Involving the Local Community
Under this new arrangement, CDCs will be the key local agency in putting together an effective network of community services, based on broad guidelines drawn up by the Ministry of Community Development and Sports. But to realize the Singapore 21 vision of active citizenry, the CDCs must also seek to empower the community to help itself. By building up a strong grassroots and volunteer network, CDCs can involve more people in serving others in their local community. This will make CDCs more effective in achieving their objective of community bonding. One way that CDCs and Community Clubs or CCs can develop this neighbourly spirit is to nurture mutual help arrangements amongst residents. For example, the mutual help scheme for the elderly can be actively promoted. Our advantage is that in most cases, the infrastructure for these mutual help schemes already exists. The neighbourhood mutual help scheme can function out of our Residents’ Committee (RC) Centres or CCs. A register of elderly in the neighbourhood who are living alone, or who are alone during most of the day can be maintained. Other elderly persons who are healthy and mobile can then visit these elderly in their homes, and develop their own informal network of social contacts. Such a network will benefit older Singaporeans. The healthy elderly can do something worthwhile, and the lonely elderly can be given the opportunity to interact with others.
This interaction will also allow the elderly who need extra help to be identified. Through this network, they can be assisted by the RCs or other grassroots organisations, and if need be, be referred to the relevant eldercare facilities within their community. This community network will give families the extra support they may need in the care of their elderly relatives. At the same time, residents will also be made more aware of the services that are available in their community. Residents in our HDB estates will then be able to develop as caring communities.
Fostering Partnerships Between CDCs and VWOs
The Sembawang-Hong Kah CDC has also been very pro-active in partnering Voluntary Welfare Organisations or VWOs. For example, at the Marsiling Community Centre (CC), facilities have been provided for Ren Ci Domiciliary Services to use as an organisational base and a place where their staff can rest in between visits to the home-bound elderly. This is an example of how CDCs have taken the extra step to enable VWOs to better serve their residents. Other partnerships with VWOs that are in the pipeline include the setting up of a Family Service Centre (FSC) with Mendaki-Muhammadiyah at Bukit Panjang. Sembawang-Hong Kah CDC also has plans to develop a Students’ Service Centre at Yew Tee with the Chinese Development Assistance Council (CDAC). These partnerships are what we want to see. They should be applauded. They can only help VWOs, CDCs and grassroots organisations serve our people better.

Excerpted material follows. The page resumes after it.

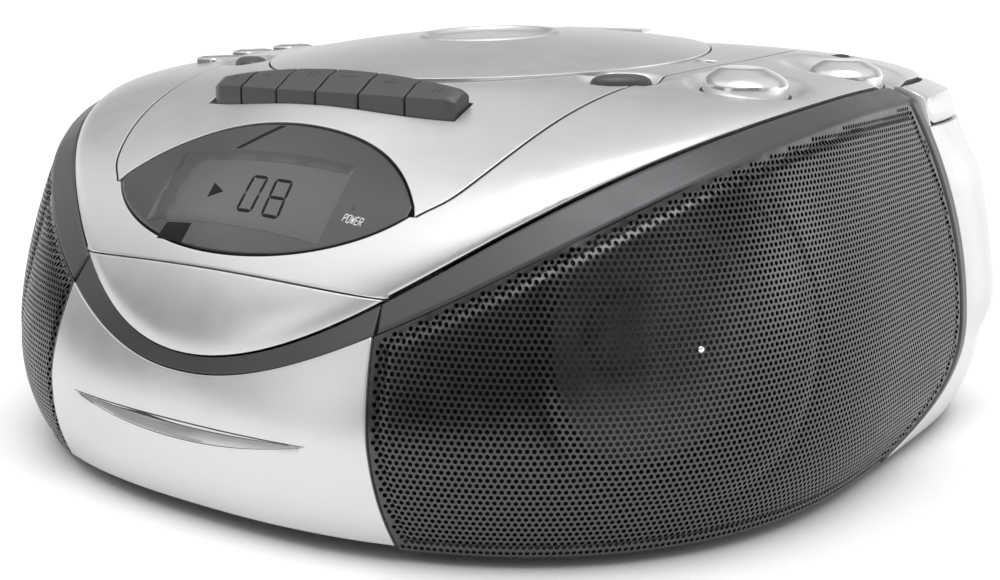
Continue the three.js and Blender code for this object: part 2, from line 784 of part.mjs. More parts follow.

Community Clubs as a Focal Point for the Local Community
The Gek Poh Ville Community Club will serve as a focal point for services in the community as well as a place for residents to volunteer their service. It should be a place for local residents to meet, play together, serve together and learn together. CCs like Gok Poh Ville can also promote life-long learning. One of the useful programmes that CCs can organize are IT appreciation courses.
The CCs can help residents bridge the digital-divide—the gap between Singaporeans who are familiar with IT and those who are not so familiar.
Gek Poh Ville CC can consider promoting IT as one of its core programmes and position itself as a community IT learning hub in this part of Singapore. Many of our retirees are more educated, but may have not had the opportunity to learn IT in their younger days. Gek Poh Ville can organise IT appreciation courses for older Singaporeans and home-makers. The ability to access information on the internet will help to promote the message of lifelong learning both for the young and old.
It will be up to the CDCs and the CC Management Committees to think of creative ways to make the new generation of Community Clubs relevant to Singaporeans. The Gek Poh Ville Community Club is not just a building. At the end of the day, it will be the people, the programmes, and the services that will breathe life into the Community Club and determine whether it becomes a vibrant hub for the local community. I am confident that the Sembawang-Hong Kah CDC, Gek Poh Community Club Management Committee and the VWOs will work closely together to provide quality services for residents and to engage them in helping others in their community. I wish you all the very best in your fund raising drive and urge all Singaporeans to give their support to your worthy efforts.